THE EXERCISE — Nothing should be output except the lines from the one containing "cut_from_soup(soup, make_cap, name, cap, mushroom)" through the one containing "their tail fans, a", both ends included, each repeated exactly.

DATA FOR THIS TASK —
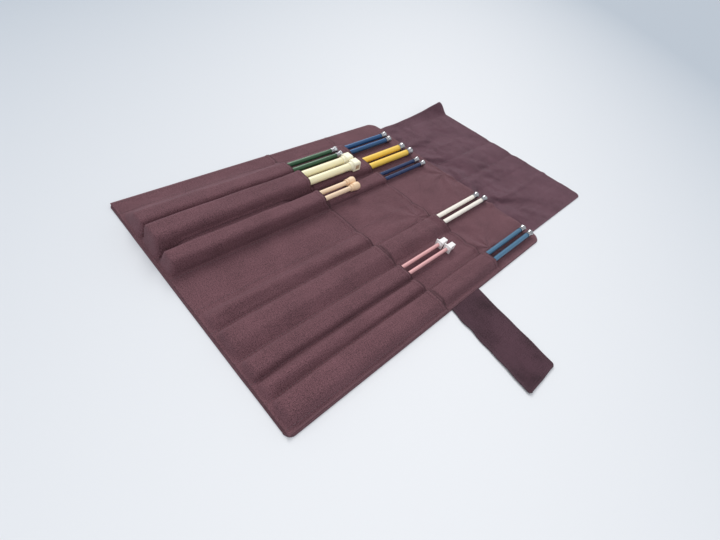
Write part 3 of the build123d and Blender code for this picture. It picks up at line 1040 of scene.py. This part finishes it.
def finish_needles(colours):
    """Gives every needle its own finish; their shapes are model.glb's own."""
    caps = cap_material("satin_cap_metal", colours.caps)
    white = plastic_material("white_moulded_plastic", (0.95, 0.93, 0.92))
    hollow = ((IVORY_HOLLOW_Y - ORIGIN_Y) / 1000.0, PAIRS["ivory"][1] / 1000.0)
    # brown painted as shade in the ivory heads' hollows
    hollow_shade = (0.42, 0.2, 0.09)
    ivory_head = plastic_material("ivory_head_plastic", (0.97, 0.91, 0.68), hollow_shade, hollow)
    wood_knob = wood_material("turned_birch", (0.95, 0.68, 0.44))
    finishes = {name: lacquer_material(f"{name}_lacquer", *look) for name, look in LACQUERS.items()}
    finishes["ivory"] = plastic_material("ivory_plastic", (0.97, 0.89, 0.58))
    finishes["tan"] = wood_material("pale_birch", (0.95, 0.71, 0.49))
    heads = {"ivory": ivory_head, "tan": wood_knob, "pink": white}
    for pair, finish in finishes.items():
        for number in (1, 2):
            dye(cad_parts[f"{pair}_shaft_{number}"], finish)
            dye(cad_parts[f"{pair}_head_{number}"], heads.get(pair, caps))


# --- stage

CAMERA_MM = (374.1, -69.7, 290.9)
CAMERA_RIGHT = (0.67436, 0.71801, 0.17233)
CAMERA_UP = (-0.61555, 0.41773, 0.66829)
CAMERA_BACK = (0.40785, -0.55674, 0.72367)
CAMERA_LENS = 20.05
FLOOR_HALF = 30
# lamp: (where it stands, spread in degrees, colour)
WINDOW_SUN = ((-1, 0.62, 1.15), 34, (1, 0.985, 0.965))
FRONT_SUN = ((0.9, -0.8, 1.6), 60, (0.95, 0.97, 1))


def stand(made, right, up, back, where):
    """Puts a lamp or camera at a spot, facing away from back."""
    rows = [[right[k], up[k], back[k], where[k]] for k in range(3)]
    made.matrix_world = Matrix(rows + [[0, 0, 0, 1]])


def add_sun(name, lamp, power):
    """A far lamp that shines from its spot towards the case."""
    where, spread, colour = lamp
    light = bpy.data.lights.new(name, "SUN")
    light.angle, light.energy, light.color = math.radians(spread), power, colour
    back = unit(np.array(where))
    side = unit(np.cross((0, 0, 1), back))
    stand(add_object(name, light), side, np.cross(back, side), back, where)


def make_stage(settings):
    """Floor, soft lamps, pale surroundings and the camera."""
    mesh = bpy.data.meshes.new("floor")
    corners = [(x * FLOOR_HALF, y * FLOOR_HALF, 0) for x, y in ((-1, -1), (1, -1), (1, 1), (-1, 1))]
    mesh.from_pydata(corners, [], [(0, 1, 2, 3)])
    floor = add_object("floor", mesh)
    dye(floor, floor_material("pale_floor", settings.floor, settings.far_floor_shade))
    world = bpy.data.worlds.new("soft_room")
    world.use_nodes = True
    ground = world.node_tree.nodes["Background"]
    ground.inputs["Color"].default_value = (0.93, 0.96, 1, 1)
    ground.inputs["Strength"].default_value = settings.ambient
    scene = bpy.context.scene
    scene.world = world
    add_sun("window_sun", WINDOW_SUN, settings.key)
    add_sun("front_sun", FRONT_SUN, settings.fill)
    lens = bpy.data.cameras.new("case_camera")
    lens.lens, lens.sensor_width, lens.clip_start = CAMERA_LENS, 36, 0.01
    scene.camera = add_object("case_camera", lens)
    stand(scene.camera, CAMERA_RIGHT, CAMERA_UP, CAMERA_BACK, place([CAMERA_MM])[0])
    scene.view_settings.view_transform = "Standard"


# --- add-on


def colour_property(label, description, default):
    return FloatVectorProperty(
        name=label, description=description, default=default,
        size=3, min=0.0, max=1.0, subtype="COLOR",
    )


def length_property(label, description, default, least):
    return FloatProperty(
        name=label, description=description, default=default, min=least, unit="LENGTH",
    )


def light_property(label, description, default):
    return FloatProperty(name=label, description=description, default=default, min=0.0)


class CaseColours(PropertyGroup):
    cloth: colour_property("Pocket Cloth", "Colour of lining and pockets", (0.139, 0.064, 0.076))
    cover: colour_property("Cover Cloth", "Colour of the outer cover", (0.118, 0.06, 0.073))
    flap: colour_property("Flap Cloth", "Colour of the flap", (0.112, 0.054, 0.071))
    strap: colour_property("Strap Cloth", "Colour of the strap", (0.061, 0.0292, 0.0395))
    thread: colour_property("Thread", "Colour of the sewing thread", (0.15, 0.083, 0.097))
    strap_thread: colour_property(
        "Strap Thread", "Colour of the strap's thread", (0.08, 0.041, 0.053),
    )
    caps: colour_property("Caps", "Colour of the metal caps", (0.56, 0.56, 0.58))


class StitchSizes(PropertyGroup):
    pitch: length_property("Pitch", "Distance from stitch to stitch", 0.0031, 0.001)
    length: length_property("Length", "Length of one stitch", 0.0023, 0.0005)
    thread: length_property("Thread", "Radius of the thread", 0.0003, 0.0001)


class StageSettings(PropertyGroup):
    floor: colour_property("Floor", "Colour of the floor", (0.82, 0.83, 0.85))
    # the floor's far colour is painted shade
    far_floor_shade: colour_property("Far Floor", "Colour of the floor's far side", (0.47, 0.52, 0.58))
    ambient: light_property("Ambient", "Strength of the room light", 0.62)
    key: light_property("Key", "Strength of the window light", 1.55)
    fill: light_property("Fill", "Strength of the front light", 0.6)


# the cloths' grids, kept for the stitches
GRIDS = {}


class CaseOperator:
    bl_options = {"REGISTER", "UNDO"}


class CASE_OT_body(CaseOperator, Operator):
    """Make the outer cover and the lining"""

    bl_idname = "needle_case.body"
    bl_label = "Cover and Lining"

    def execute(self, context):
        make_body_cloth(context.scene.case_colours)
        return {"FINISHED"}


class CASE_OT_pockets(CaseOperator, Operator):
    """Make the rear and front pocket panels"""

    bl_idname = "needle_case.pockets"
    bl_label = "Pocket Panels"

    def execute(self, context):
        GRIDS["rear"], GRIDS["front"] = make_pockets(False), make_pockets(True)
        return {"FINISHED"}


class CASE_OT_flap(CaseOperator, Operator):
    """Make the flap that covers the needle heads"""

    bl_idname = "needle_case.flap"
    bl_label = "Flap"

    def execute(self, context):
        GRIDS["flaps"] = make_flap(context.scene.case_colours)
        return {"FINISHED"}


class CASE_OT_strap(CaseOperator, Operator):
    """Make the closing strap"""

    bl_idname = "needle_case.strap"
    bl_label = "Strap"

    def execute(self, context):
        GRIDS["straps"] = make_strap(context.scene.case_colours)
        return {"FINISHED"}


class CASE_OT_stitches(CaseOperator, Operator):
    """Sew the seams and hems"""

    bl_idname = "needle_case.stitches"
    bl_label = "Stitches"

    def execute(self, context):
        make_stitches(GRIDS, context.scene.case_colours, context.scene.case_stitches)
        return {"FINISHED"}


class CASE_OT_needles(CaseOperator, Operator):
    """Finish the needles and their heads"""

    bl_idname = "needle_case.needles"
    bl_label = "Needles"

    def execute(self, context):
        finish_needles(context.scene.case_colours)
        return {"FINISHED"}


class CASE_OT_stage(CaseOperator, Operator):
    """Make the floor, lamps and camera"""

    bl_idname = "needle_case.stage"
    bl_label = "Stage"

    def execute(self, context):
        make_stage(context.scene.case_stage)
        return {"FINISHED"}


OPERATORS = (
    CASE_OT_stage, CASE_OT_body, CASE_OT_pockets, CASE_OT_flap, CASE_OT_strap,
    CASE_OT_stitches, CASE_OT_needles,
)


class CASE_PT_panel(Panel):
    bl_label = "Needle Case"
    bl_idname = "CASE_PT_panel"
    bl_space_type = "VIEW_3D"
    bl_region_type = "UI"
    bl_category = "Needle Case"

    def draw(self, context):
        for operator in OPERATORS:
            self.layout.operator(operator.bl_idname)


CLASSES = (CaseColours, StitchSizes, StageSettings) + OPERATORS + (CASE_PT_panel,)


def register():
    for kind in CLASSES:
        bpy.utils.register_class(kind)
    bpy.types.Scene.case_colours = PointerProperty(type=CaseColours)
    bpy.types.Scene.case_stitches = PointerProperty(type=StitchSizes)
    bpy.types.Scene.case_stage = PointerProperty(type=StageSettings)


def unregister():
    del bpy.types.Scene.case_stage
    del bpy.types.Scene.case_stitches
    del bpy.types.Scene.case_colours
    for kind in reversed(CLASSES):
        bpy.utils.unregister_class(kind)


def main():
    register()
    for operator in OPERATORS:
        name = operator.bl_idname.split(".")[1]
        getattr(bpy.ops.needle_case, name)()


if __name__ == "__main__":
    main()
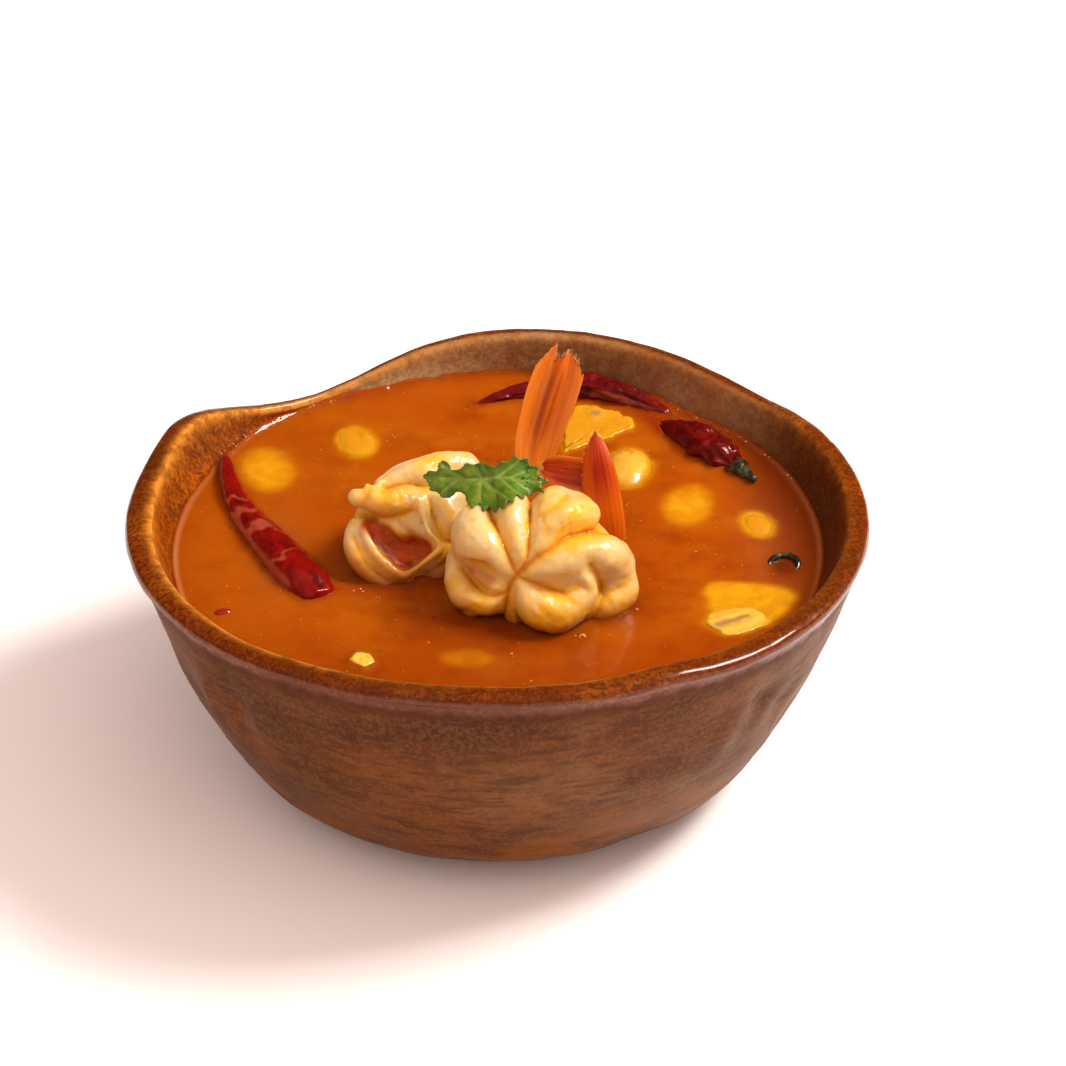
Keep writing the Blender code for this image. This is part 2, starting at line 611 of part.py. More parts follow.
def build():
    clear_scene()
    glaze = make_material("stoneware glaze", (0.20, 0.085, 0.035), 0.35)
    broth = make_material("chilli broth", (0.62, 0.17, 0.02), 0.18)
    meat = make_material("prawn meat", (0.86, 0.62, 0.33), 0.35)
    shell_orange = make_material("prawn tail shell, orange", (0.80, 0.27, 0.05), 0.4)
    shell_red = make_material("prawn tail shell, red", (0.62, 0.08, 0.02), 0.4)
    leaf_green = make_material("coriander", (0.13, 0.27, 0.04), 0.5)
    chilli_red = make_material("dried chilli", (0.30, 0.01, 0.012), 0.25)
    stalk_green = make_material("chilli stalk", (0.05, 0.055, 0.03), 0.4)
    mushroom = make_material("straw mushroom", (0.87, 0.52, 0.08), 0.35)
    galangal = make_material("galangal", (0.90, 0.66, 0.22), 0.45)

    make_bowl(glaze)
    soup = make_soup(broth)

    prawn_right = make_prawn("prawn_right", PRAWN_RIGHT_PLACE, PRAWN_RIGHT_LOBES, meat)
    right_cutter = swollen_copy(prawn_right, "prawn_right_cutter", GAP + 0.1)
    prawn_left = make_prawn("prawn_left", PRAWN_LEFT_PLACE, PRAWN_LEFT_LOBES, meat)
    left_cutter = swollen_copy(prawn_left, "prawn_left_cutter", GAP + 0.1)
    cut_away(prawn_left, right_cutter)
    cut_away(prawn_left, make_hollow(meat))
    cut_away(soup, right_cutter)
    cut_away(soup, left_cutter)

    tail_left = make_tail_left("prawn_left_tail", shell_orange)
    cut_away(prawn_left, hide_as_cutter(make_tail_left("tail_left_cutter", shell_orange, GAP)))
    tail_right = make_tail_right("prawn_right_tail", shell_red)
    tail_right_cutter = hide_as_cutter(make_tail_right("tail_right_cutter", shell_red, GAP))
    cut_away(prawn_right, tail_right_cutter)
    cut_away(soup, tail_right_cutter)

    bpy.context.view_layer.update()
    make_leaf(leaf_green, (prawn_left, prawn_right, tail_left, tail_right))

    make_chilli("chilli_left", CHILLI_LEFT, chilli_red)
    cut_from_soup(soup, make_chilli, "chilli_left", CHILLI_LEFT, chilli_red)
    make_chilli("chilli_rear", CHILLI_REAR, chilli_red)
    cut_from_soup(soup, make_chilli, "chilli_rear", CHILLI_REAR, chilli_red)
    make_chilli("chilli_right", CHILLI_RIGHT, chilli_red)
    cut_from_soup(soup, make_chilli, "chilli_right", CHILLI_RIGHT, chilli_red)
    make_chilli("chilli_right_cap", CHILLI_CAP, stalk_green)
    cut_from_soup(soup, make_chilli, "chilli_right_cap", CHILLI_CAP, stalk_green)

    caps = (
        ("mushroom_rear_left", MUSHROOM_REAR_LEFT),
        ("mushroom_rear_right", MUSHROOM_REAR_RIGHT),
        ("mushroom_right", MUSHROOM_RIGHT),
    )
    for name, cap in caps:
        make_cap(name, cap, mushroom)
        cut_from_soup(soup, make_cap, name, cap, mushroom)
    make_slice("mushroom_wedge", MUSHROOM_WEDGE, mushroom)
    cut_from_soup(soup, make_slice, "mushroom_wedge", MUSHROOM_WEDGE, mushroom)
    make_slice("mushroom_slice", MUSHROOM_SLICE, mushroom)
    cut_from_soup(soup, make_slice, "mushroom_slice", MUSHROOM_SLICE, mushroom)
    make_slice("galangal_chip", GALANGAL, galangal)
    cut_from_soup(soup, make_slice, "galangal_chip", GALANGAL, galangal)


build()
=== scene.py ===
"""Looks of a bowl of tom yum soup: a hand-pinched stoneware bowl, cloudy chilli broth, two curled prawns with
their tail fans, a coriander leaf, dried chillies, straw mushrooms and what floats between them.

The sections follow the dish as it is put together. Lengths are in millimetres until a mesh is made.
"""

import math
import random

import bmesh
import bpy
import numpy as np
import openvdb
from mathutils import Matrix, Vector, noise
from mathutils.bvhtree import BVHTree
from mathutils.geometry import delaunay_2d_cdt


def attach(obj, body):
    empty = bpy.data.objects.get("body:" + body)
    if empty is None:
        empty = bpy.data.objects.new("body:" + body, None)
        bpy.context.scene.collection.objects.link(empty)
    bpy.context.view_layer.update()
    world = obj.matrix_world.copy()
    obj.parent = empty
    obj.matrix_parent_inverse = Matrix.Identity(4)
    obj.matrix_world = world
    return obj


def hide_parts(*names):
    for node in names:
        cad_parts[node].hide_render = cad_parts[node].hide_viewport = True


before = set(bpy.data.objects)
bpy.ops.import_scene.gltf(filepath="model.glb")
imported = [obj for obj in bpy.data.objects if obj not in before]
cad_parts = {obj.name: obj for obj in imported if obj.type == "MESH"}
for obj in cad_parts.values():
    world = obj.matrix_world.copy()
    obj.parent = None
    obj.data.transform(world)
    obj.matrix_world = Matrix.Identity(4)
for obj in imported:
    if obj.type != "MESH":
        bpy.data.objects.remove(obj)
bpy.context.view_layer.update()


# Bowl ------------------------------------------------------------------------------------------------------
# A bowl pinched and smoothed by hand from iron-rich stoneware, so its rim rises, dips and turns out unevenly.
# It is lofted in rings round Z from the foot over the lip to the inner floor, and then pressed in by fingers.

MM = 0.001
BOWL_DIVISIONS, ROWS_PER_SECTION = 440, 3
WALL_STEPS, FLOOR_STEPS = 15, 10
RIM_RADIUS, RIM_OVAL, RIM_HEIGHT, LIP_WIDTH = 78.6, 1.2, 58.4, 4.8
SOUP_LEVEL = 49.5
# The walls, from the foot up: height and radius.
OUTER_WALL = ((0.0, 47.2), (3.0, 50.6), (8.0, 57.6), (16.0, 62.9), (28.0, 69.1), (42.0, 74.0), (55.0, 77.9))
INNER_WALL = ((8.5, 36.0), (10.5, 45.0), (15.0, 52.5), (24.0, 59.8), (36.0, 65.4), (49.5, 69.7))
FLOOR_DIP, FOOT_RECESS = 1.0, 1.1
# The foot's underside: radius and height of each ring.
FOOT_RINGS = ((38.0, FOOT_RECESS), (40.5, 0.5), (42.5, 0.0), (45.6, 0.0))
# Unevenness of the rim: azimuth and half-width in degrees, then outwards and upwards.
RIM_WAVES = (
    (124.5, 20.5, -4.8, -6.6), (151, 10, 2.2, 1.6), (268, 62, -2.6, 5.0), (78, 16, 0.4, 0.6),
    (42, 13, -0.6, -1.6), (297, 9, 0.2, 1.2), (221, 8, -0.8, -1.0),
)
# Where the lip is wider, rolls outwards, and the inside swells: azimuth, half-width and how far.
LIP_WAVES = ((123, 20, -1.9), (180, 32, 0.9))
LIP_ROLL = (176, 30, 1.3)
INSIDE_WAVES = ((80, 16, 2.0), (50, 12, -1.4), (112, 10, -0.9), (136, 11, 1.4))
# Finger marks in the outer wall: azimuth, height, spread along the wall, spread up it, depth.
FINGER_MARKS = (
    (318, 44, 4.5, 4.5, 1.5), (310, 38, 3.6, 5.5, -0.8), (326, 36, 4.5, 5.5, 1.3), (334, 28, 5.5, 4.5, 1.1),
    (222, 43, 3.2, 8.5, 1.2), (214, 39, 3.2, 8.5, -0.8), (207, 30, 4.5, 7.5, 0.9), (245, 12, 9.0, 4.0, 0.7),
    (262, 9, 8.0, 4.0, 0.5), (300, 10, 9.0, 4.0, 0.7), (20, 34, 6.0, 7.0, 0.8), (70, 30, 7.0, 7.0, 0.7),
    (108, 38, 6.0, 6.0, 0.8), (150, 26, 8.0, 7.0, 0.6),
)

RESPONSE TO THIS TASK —
        cut_from_soup(soup, make_cap, name, cap, mushroom)
    make_slice("mushroom_wedge", MUSHROOM_WEDGE, mushroom)
    cut_from_soup(soup, make_slice, "mushroom_wedge", MUSHROOM_WEDGE, mushroom)
    make_slice("mushroom_slice", MUSHROOM_SLICE, mushroom)
    cut_from_soup(soup, make_slice, "mushroom_slice", MUSHROOM_SLICE, mushroom)
    make_slice("galangal_chip", GALANGAL, galangal)
    cut_from_soup(soup, make_slice, "galangal_chip", GALANGAL, galangal)


build()
=== scene.py ===
"""Looks of a bowl of tom yum soup: a hand-pinched stoneware bowl, cloudy chilli broth, two curled prawns with
their tail fans, a coriander leaf, dried chillies, straw mushrooms and what floats between them.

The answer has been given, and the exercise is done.